▸ What to produce: Would you print the material exactly, starting at its first line and ending at the line holding "tip_lift = 0.4; // [0:0.1:0.8]"?

▸ Data lines:
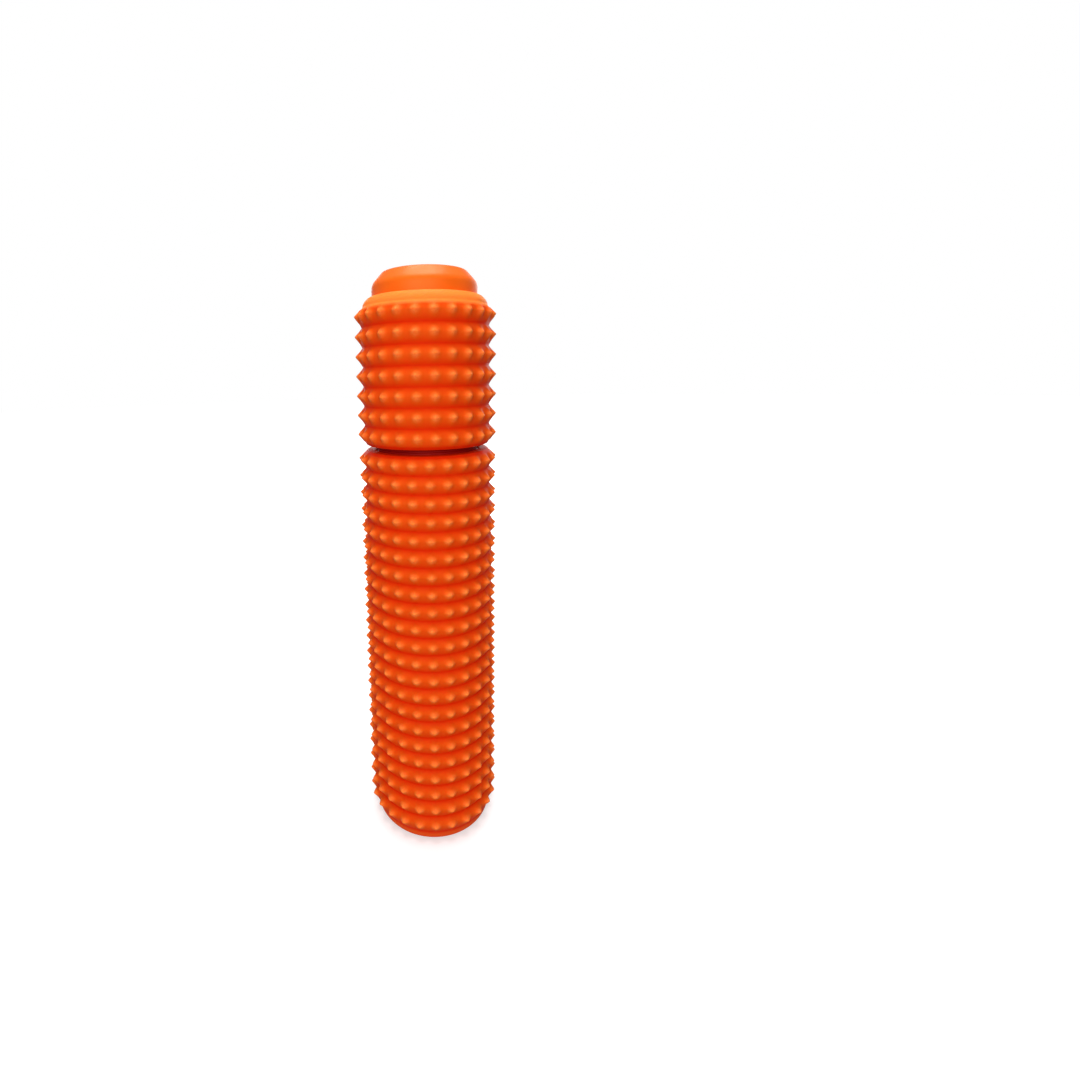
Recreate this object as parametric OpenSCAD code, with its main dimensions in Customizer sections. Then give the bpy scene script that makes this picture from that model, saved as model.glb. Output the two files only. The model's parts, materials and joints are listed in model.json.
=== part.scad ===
/*
  Spiked massage roller: two spiked barrels, a short one above a long one, that turn on one hollow
  core. The core stands on a non-slip pad, and a chamfered plug closes its upper end.
  Millimetres. The origin is at the middle of the base, and +Z runs up the roller's axis.
*/

/* [Spiked skin] */
// Radius at the spike tips
tip_r = 37; // [35:0.5:45]
// How far a spike stands out of the valley floor
spike_h = 3.8; // [3:0.1:4.2]
// Height of the saddle between neighbouring spikes of one ring
saddle_h = 1.2; // [0.8:0.1:2]
// Spikes around one ring
spikes = 25; // [20:1:32]
// Flat floor of the valley between two rings
valley_flat = 1.2; // [0.8:0.1:2]
// How far each tip sits above the middle of its two valleys
tip_lift = 0.4; // [0:0.1:0.8]

/* [Barrels] */
// Rings of spikes on the short upper barrel
upper_rings = 7; // [5:1:10]
// Distance between rings on the upper barrel
upper_pitch = 10.05; // [9.5:0.05:10.5]
// How far the upper barrel's spike columns are turned from the front, in degrees
upper_turn = 6.9; // [0:0.1:14]
// Rings of spikes on the long lower barrel
lower_rings = 22; // [7:1:24]
// Distance between rings on the lower barrel
lower_pitch = 9.34; // [9.2:0.02:10]
// How far the lower barrel's spike columns are turned from the front, in degrees
lower_turn = 1.8; // [0:0.1:14]
// Open gap between the two barrels
barrel_gap = 2.9; // [2:0.1:4]
// Outer radius of the stiff liner under each skin
liner_r = 27.8; // [27.8:0.1:29]
// Wall of the liners
liner_wall = 2.5; // [2:0.1:3]

/* [Core] */
// Outer radius of the core tube, which the barrels turn on
core_r = 20; // [18:0.5:21]
// Wall of the core tube
core_wall = 2.5; // [2:0.1:3]
// Thickness of the non-slip pad under the base
pad_t = 1.5; // [1:0.1:2]
// Length of each bush along the core
bush_l = 8; // [6:0.5:12]

/* [End plug] */
// Radius of the plug's upright side
cap_r = 27.5; // [26:0.1:27.5]
// Radius of the flat on top of the plug
cap_flat_r = 22; // [20:0.5:24]
// Height of the chamfer around the plug
cap_chamfer = 6.3; // [4:0.1:7]
// How deep the plug's stopper reaches into the core
stopper_l = 18; // [14:1:24]

/* [Hidden] */
$fn = 96;

// Fits
play = 0.3;        // between pieces that move past each other
running_fit = 0.05; // radial, between a bush and the core
bond = 0.05;       // between a skin and its liner, and a liner and its bushes

// Skin profile
valley_r = tip_r - spike_h;
saddle_r = valley_r + saddle_h;
blunting = 0.5;    // the rings' edge stands this far past the tips, which leaves each tip blunt
rim_r = valley_r - 0.8;   // plain band at the foot of the lower barrel
rim_edge = 1.2;    // bevel at its lower edge
end_r = valley_r - 1.4;   // barrel ends on both sides of the gap
shoulder_r = tip_r - 7.6; // outer edge of the flat ledge around the plug
shoulder_h = 3;    // the shoulder bends in to that edge over this height
skin_bore_r = liner_r + bond;

// Heights along the axis, from the floor up
floor_clear = 0.8;
lower_z0 = floor_clear;
lower_first = lower_z0 + 10.2;
lower_last = lower_first + (lower_rings - 1) * lower_pitch;
lower_z1 = lower_last + 4.55;
upper_z0 = lower_z1 + barrel_gap;
upper_first = upper_z0 + 5.75;
upper_last = upper_first + (upper_rings - 1) * upper_pitch;
ledge_z = upper_last + 9.3;
cap_top_z = upper_last + 22.0;
recess_z = ledge_z - 2.2;  // where the liner ends, below the ledge
core_top_z = recess_z - play;
cap_z0 = recess_z + play;

// Core pieces
core_bore_r = core_r - core_wall;
flange_t = 4;
flange_r = liner_r - 0.4;
flange_z = pad_t + flange_t;
spigot_l = 15;
washer_t = 1.2;
bush_flange_t = 1.5;
end_inset = 1;     // bush flanges sit this far inside the barrel ends
collar_l = 6;
collar_r = liner_r - liner_wall - play;
collar_z0 = core_top_z - collar_l;
screw_r = 1.5;
screw_head_r = 2.8;
screw_l = 7;
base_screw_z = flange_z + spigot_l - 5;
screw_clear = 0.25; // around a screw's head and shank

// Bush places
lower_bush_z0 = flange_z + washer_t + play;
lower_bush_z1 = lower_z1 - end_inset;
upper_bush_z0 = upper_z0 + end_inset;
upper_bush_z1 = collar_z0 - washer_t - 2 * play;
bush_r = liner_r - liner_wall - bond;

// Plug pieces
stopper_r = core_bore_r - 0.2;
stopper_wall = 2.5;
stopper_z0 = core_top_z - stopper_l;
stopper_z1 = cap_top_z - 5;
seal_z = stopper_z0 + 6;
seal_r = 0.9;      // radius of the seal ring's own section
plug_screw_r = 2;
plug_screw_l = 6;
plug_screw_head_r = 3.8;
plug_screw_head_t = 2.2;

// Half outlines, as [radius, height] points

function ring_teeth(first, pitch, rings) =
    [for (i = [0 : rings - 1], side = [-1, 0, 1])
        let (z = first + i * pitch)
        side == 0 ? [tip_r + blunting, z]
                  : [valley_r, z - tip_lift + side * (pitch - valley_flat) / 2]];

function lower_outline() = concat(
    [[skin_bore_r, lower_z0], [rim_r - rim_edge, lower_z0], [rim_r, lower_z0 + rim_edge]],
    ring_teeth(lower_first, lower_pitch, lower_rings),
    [[end_r, lower_z1], [skin_bore_r, lower_z1]]);

function upper_outline() = concat(
    [[skin_bore_r, upper_z0], [end_r, upper_z0]],
    ring_teeth(upper_first, upper_pitch, upper_rings),
    [[valley_r - 0.8, ledge_z - shoulder_h], [shoulder_r, ledge_z], [skin_bore_r, ledge_z]]);

// Plan outline of the spikes: a star whose points are the tips and whose notches are the saddles
module spike_star(turn) {
    rotate(turn - 90)
        polygon([for (i = [0 : 2 * spikes - 1])
            let (a = i * 180 / spikes, r = i % 2 == 0 ? tip_r : saddle_r)
            [r * cos(a), r * sin(a)]]);
}

// A spiked skin: ring ridges, cut by the star into single spikes
module spiked_skin(outline, turn, z0, z1) {
    intersection() {
        rotate_extrude() polygon(outline);
        translate([0, 0, z0 - 1]) linear_extrude(z1 - z0 + 2) spike_star(turn);
    }
}

module tube(r_out, r_in, z0, z1) {
    rotate_extrude()
        translate([r_in, z0]) square([r_out - r_in, z1 - z0]);
}

// Three radial screw bodies: a shank and a cone head that ends flush with the radius given
module radial_screws(r_out, z, shank, head, len) {
    for (a = [0, 120, 240])
        rotate([0, 90, a]) translate([-z, 0, r_out - len]) {
            cylinder(r = shank, h = len);
            translate([0, 0, len - (head - shank)]) cylinder(r1 = shank, r2 = head, h = head - shank);
        }
}

// A bush pressed into a liner. flange is +1 for a flange at its upper end, -1 at its lower end
module bush(z0, z1, flange) {
    tube(bush_r, core_r + running_fit, z0, z1);
    if (flange != 0) {
        fz = flange > 0 ? z1 - bush_flange_t : z0;
        tube(liner_r - 0.1, core_r + running_fit, fz, fz + bush_flange_t);
    }
}

module core_tube() {
    color("silver") difference() {
        tube(core_r, core_bore_r, flange_z, core_top_z);
        radial_screws(core_r + 0.01, base_screw_z,
                      screw_r + screw_clear, screw_head_r + screw_clear, screw_l);
    }
}

// A moulding that is cored out from below, where the pad covers the hollow
module base_plug() {
    spigot_r = core_bore_r - bond;
    spigot_wall = 5;
    floor_t = 3;
    color("dimgray") difference() {
        rotate_extrude() polygon([
            [spigot_r - spigot_wall, pad_t], [flange_r, pad_t], [flange_r, flange_z],
            [spigot_r, flange_z], [spigot_r, flange_z + spigot_l], [0, flange_z + spigot_l],
            [0, flange_z + spigot_l - floor_t], [spigot_r - spigot_wall, flange_z + spigot_l - floor_t]]);
        radial_screws(core_r, base_screw_z, screw_r + 0.1, screw_r + 0.1, screw_l);
    }
}

module base_pad() {
    color("black") cylinder(r = flange_r - 1, h = pad_t);
}

module base_screws() {
    color("silver") radial_screws(core_r - 0.1, base_screw_z, screw_r, screw_head_r, screw_l - 1.2);
}

module base_washer() {
    color("white") tube(flange_r - 2, core_r + running_fit, flange_z, flange_z + washer_t);
}

module spacer_ring() {
    color("maroon")
        tube(liner_r - 0.8, core_r + running_fit,
             lower_z1 - end_inset + play, upper_z0 + end_inset - play);
}

module top_washer() {
    color("white") tube(collar_r, core_r + running_fit, upper_bush_z1 + play, collar_z0 - play);
}

module retaining_collar() {
    color("dimgray") difference() {
        tube(collar_r, core_r + running_fit, collar_z0, core_top_z);
        radial_screws(collar_r + 0.01, collar_z0 + collar_l / 2, screw_r + 0.1, screw_r + 0.1,
                      collar_r - core_r + 1);
    }
}

// Grub screws that press on the core tube
module collar_screws() {
    head_r = collar_r - 0.4;
    color("silver")
        radial_screws(head_r, collar_z0 + collar_l / 2, screw_r, screw_r, head_r - core_r);
}

module lower_skin() {
    color("orangered") spiked_skin(lower_outline(), lower_turn, lower_z0, lower_z1);
}

module lower_liner() {
    color("gray") tube(liner_r, liner_r - liner_wall,
                       lower_bush_z0 + bush_flange_t, lower_bush_z1 - bush_flange_t);
}

module lower_bush_bottom() {
    color("white") bush(lower_bush_z0, lower_bush_z0 + bush_l, -1);
}

module lower_bush_middle() {
    middle = (lower_bush_z0 + lower_bush_z1) / 2;
    color("white") bush(middle - bush_l / 2, middle + bush_l / 2, 0);
}

module lower_bush_top() {
    color("white") bush(lower_bush_z1 - bush_l, lower_bush_z1, 1);
}

module upper_skin() {
    color("orangered") spiked_skin(upper_outline(), upper_turn, upper_z0, ledge_z);
}

module upper_liner() {
    color("gray") tube(liner_r, liner_r - liner_wall, upper_bush_z0 + bush_flange_t, recess_z);
}

module upper_bush_bottom() {
    color("white") bush(upper_bush_z0, upper_bush_z0 + bush_l, -1);
}

module upper_bush_top() {
    color("white") bush(upper_bush_z1 - bush_l, upper_bush_z1, 0);
}

module end_cap() {
    socket_r = stopper_r + bond;
    color("darkorange") difference() {
        rotate_extrude() polygon([
            [socket_r, cap_z0], [cap_r - 0.5, cap_z0], [cap_r, cap_z0 + 0.5],
            [cap_r, cap_top_z - cap_chamfer], [cap_flat_r, cap_top_z],
            [0, cap_top_z], [0, stopper_z1], [socket_r, stopper_z1]]);
        translate([0, 0, stopper_z1 - 1]) cylinder(r = plug_screw_r + 0.1, h = 4);
    }
}

module plug_stopper() {
    seat_z = seal_z - seal_r - 0.1;
    seat_r = core_bore_r - 2 * seal_r - 2 * bond;
    color("dimgray") difference() {
        rotate_extrude() polygon([
            [stopper_r - stopper_wall, stopper_z0], [stopper_r - 0.8, stopper_z0],
            [stopper_r, stopper_z0 + 0.8],
            [stopper_r, seat_z], [seat_r, seat_z],
            [seat_r, seat_z + 2 * seal_r + 0.2], [stopper_r, seat_z + 2 * seal_r + 0.2],
            [stopper_r, stopper_z1], [0, stopper_z1],
            [0, stopper_z1 - 3], [stopper_r - stopper_wall, stopper_z1 - 3]]);
        translate([0, 0, stopper_z1 - 4]) cylinder(r = plug_screw_r + 0.1, h = 5);
    }
}

module plug_seal() {
    color("black") rotate_extrude()
        translate([core_bore_r - bond - seal_r, seal_z]) circle(r = seal_r, $fn = 32);
}

module plug_screw() {
    head_z = stopper_z1 - 3 - plug_screw_head_t;
    color("silver") {
        translate([0, 0, head_z]) cylinder(r = plug_screw_head_r, h = plug_screw_head_t);
        translate([0, 0, head_z]) cylinder(r = plug_screw_r, h = plug_screw_head_t + plug_screw_l - 0.2);
    }
}

core_tube();
base_plug();
base_pad();
base_screws();
base_washer();
spacer_ring();
top_washer();
retaining_collar();
collar_screws();
lower_skin();
lower_liner();
lower_bush_bottom();
lower_bush_middle();
lower_bush_top();
upper_skin();
upper_liner();
upper_bush_bottom();
upper_bush_top();
end_cap();
plug_stopper();
plug_seal();
plug_screw();
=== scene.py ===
"""Looks of a spiked massage roller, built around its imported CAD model. Metres, +Z up the axis."""
import json
import math

import bpy
import numpy as np
from mathutils import Euler, Matrix, Vector


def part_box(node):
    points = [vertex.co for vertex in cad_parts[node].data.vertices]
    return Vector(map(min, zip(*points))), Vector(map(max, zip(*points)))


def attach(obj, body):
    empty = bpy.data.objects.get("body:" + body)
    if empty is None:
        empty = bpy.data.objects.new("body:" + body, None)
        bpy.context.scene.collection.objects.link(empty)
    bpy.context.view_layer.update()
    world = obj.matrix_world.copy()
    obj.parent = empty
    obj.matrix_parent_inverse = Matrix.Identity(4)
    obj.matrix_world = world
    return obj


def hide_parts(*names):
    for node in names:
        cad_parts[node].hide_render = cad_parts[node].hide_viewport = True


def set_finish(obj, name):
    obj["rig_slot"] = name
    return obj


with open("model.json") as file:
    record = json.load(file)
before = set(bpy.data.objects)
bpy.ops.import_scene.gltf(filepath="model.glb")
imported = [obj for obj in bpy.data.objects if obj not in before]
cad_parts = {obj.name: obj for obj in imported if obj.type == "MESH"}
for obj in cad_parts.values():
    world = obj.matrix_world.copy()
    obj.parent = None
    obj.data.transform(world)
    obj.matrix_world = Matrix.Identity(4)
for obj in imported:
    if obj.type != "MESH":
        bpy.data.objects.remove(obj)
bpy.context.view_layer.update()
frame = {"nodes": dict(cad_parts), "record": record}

MM = 0.001

# ---------------------------------------------------------------- design values, in millimetres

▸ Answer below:
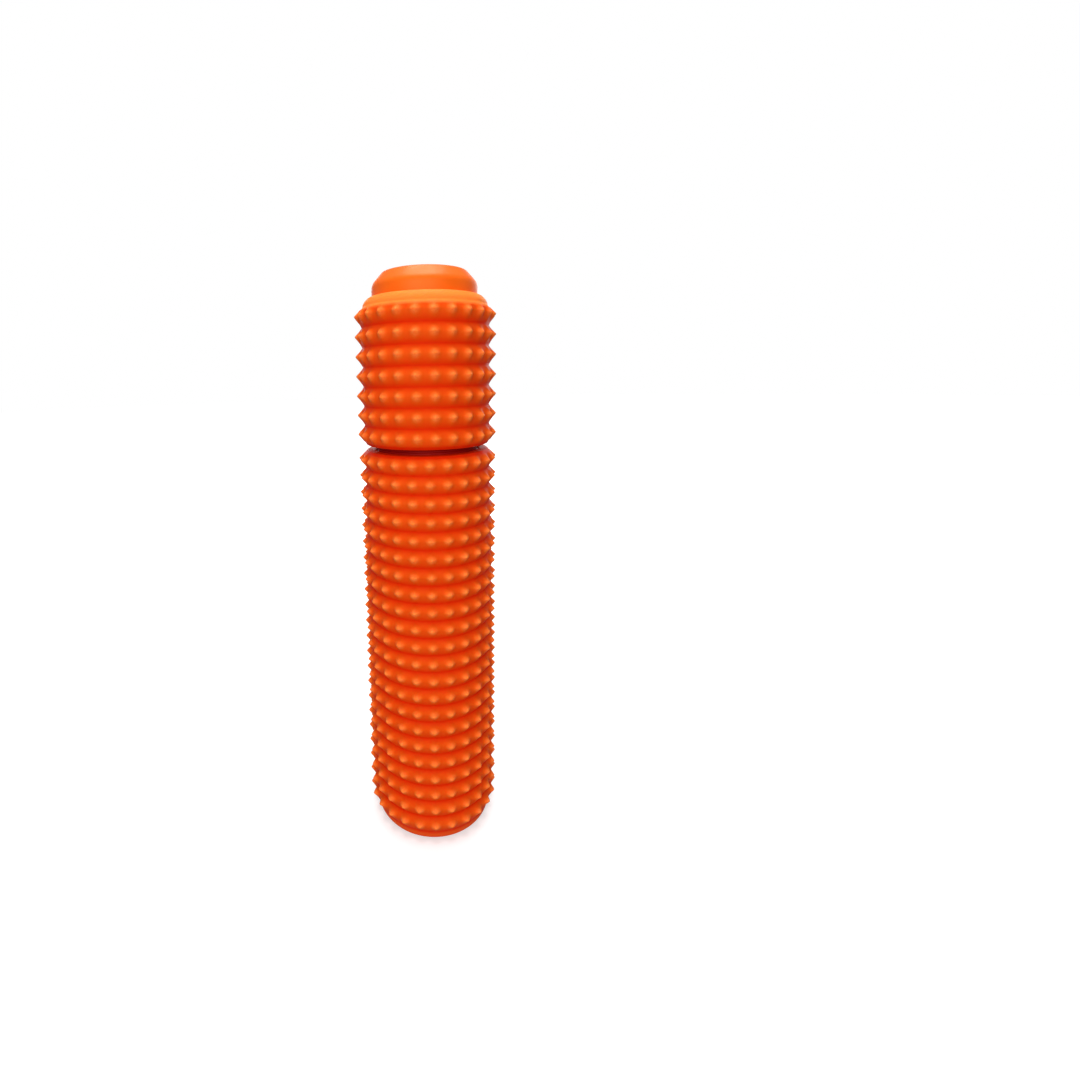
Recreate this object as parametric OpenSCAD code, with its main dimensions in Customizer sections. Then give the bpy scene script that makes this picture from that model, saved as model.glb. Output the two files only. The model's parts, materials and joints are listed in model.json.
=== part.scad ===
/*
  Spiked massage roller: two spiked barrels, a short one above a long one, that turn on one hollow
  core. The core stands on a non-slip pad, and a chamfered plug closes its upper end.
  Millimetres. The origin is at the middle of the base, and +Z runs up the roller's axis.
*/

/* [Spiked skin] */
// Radius at the spike tips
tip_r = 37; // [35:0.5:45]
// How far a spike stands out of the valley floor
spike_h = 3.8; // [3:0.1:4.2]
// Height of the saddle between neighbouring spikes of one ring
saddle_h = 1.2; // [0.8:0.1:2]
// Spikes around one ring
spikes = 25; // [20:1:32]
// Flat floor of the valley between two rings
valley_flat = 1.2; // [0.8:0.1:2]
// How far each tip sits above the middle of its two valleys
tip_lift = 0.4; // [0:0.1:0.8]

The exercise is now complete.